▶ [Brief] Both end lines count: copy exactly from the line that contains "for name, shape" to the line that contains "obj.parent = empty", and only those lines.

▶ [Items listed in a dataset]
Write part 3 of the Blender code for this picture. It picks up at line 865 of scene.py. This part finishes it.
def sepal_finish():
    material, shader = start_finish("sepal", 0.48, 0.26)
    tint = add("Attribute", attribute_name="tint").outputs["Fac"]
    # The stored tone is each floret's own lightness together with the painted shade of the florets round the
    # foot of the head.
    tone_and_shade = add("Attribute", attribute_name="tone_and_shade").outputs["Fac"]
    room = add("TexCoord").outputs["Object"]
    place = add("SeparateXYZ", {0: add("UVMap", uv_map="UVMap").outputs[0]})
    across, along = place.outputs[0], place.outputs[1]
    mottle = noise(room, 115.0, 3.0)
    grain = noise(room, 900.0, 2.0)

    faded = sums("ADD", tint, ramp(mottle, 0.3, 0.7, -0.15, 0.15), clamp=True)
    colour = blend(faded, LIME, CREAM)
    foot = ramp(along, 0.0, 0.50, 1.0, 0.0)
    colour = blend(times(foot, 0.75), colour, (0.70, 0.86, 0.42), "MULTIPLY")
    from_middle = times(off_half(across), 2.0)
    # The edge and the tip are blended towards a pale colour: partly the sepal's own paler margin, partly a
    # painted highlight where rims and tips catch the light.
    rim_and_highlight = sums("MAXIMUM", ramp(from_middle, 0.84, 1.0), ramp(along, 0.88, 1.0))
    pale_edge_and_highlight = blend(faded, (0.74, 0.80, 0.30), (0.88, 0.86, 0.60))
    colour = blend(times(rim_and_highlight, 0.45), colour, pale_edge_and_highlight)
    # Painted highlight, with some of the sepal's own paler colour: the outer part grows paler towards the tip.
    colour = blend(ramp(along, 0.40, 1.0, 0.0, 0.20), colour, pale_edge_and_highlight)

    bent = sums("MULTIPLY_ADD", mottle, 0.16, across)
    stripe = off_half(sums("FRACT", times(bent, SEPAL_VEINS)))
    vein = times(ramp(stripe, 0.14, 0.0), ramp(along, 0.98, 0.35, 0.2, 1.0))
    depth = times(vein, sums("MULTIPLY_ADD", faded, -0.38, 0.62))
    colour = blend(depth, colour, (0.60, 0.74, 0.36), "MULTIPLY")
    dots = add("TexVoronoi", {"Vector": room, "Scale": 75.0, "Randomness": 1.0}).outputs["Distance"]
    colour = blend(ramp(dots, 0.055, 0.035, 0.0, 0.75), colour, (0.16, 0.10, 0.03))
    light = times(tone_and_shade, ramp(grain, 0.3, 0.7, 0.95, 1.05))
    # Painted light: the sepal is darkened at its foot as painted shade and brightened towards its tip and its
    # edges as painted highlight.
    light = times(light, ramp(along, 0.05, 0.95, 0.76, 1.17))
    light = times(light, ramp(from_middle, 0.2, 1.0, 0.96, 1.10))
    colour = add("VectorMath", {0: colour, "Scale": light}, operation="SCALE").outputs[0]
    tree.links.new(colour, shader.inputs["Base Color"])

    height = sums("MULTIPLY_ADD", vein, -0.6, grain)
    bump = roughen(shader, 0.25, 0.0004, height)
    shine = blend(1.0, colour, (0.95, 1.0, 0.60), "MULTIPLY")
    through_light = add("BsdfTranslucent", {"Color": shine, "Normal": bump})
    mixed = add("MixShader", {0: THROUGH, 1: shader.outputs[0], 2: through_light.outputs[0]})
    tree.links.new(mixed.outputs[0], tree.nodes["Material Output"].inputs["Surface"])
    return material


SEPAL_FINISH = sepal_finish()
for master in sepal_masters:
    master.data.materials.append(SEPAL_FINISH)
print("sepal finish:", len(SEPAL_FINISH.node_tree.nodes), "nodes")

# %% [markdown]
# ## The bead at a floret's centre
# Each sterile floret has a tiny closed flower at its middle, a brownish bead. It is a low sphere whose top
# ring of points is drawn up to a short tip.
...
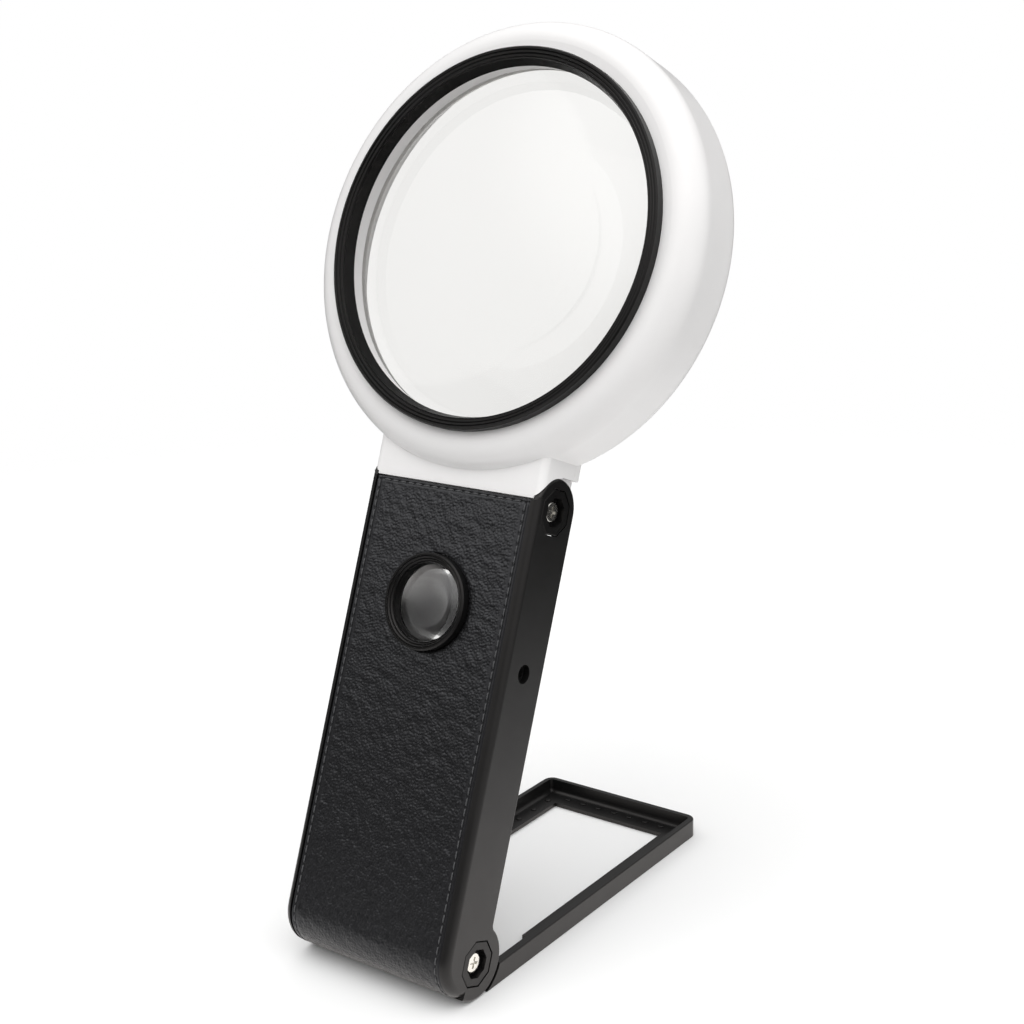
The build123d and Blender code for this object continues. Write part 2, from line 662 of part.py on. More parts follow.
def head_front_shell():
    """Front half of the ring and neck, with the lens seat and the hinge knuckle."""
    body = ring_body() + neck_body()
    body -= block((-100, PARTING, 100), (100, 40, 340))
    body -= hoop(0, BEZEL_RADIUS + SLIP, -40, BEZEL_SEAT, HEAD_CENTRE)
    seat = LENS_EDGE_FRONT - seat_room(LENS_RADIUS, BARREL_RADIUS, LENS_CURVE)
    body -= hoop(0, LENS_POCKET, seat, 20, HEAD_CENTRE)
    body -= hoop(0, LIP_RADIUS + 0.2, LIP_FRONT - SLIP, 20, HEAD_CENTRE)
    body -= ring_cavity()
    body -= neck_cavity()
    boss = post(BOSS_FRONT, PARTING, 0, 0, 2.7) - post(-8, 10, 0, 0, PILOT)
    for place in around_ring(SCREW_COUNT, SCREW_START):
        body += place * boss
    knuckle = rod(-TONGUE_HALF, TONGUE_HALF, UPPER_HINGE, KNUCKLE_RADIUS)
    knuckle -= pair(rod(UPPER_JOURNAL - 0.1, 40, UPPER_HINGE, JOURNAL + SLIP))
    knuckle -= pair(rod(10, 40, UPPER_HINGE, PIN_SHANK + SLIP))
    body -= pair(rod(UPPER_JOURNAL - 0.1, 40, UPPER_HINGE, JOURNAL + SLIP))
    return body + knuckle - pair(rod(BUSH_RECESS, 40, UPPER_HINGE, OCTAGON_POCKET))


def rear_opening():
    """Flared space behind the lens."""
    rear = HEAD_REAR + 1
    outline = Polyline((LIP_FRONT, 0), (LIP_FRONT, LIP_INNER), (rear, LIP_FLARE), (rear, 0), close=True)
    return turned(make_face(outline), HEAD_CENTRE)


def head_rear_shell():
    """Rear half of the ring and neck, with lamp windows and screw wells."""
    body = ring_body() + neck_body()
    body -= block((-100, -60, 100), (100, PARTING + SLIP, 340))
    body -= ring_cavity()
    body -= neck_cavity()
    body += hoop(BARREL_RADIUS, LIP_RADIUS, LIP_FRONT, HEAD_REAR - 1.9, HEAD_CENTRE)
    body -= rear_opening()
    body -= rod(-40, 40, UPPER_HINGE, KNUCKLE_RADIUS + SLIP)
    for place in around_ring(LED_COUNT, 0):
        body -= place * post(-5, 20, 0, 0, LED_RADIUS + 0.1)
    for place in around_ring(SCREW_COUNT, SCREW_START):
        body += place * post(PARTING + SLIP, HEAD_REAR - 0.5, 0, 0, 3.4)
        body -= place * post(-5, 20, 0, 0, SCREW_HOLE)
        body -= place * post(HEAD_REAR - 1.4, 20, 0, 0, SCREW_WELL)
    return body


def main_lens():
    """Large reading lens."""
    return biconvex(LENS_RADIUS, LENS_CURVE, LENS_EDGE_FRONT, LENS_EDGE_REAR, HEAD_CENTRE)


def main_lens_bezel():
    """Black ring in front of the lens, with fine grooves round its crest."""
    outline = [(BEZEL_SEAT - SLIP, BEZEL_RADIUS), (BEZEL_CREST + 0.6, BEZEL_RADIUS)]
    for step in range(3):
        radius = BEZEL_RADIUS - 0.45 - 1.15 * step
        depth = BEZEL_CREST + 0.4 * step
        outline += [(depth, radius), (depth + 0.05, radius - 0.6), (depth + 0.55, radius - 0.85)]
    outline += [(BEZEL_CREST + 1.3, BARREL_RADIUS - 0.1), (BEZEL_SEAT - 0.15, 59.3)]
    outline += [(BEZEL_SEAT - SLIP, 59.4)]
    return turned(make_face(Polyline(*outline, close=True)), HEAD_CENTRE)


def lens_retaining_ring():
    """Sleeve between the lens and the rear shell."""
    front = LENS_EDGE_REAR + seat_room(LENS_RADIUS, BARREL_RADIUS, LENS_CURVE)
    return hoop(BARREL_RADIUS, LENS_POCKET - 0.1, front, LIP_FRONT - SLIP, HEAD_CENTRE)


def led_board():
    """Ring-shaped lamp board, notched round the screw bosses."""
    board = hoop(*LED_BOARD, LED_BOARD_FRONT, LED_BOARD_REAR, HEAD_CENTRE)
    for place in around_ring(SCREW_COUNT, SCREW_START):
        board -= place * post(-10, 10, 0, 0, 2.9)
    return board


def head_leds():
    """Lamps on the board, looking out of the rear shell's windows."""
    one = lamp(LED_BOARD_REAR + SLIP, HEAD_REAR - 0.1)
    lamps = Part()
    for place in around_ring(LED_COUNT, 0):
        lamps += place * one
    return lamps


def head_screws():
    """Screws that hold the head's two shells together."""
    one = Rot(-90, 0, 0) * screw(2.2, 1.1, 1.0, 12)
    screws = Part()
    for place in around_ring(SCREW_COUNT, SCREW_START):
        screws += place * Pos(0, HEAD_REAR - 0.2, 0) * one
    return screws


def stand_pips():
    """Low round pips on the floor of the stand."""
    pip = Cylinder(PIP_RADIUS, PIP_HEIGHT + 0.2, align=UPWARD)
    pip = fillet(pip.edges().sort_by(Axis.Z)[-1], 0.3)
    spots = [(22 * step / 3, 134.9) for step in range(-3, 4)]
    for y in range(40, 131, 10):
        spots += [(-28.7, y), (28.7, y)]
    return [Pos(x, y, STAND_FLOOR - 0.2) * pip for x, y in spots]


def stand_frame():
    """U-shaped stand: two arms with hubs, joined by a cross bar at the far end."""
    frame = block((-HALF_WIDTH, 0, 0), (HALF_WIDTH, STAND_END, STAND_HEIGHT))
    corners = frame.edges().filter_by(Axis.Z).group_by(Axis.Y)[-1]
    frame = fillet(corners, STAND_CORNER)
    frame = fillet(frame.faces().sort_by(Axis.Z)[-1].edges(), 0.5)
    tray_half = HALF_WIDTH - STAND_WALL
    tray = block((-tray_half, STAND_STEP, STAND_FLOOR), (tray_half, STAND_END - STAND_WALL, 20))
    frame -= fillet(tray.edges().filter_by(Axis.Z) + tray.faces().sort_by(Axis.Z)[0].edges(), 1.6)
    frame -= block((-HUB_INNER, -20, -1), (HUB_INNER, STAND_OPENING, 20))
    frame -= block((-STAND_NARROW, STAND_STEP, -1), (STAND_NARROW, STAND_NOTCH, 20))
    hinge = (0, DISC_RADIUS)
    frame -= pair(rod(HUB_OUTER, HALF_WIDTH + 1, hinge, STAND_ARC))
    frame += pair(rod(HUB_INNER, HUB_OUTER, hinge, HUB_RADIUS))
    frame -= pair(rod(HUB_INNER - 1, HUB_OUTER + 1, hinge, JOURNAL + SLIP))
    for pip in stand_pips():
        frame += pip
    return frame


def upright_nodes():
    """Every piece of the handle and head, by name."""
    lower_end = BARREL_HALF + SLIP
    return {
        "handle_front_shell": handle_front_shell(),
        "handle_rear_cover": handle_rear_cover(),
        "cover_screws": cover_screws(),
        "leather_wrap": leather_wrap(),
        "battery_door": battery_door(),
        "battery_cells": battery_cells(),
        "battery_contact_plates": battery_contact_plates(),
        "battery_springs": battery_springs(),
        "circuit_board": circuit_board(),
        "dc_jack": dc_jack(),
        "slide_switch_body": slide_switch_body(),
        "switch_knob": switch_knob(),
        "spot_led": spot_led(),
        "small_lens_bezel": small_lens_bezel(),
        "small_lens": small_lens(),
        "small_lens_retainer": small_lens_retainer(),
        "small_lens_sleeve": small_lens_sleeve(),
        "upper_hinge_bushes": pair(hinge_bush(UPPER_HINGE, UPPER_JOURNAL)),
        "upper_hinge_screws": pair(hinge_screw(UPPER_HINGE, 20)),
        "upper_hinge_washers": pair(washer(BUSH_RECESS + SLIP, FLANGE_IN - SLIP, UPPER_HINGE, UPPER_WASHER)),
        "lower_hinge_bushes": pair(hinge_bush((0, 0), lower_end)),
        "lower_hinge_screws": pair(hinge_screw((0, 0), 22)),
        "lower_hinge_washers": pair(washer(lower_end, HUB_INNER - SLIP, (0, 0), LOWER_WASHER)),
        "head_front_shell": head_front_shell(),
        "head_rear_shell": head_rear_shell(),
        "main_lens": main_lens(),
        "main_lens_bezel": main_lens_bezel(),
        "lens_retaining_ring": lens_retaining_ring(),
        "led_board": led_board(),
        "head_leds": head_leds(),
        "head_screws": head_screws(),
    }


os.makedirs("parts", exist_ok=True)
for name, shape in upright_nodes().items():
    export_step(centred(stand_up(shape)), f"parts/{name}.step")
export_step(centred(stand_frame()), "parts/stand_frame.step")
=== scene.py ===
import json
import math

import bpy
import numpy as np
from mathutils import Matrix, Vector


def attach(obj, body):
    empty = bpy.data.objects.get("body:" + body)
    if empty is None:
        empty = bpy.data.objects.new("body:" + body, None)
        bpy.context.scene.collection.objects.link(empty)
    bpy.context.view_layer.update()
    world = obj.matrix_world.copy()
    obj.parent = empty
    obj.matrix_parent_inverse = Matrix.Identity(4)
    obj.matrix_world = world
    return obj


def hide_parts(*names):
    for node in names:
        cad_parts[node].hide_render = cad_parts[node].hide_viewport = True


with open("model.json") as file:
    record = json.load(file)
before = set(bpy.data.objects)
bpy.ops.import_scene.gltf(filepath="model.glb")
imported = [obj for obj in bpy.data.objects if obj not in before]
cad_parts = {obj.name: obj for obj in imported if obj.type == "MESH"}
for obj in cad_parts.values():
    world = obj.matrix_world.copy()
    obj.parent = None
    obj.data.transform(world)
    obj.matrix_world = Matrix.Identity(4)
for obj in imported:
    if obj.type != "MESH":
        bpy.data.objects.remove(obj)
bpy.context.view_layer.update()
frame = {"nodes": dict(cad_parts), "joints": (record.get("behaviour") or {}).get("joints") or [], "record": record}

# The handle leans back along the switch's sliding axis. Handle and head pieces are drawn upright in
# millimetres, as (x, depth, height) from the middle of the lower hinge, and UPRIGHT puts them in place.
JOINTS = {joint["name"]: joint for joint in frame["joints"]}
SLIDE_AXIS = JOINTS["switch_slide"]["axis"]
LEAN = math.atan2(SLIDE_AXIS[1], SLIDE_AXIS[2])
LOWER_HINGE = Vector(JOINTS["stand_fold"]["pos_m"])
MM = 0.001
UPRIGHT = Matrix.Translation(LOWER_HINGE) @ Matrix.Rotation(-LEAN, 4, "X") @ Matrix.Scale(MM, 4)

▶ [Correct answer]
for name, shape in upright_nodes().items():
    export_step(centred(stand_up(shape)), f"parts/{name}.step")
export_step(centred(stand_frame()), "parts/stand_frame.step")
=== scene.py ===
import json
import math

import bpy
import numpy as np
from mathutils import Matrix, Vector


def attach(obj, body):
    empty = bpy.data.objects.get("body:" + body)
    if empty is None:
        empty = bpy.data.objects.new("body:" + body, None)
        bpy.context.scene.collection.objects.link(empty)
    bpy.context.view_layer.update()
    world = obj.matrix_world.copy()
    obj.parent = empty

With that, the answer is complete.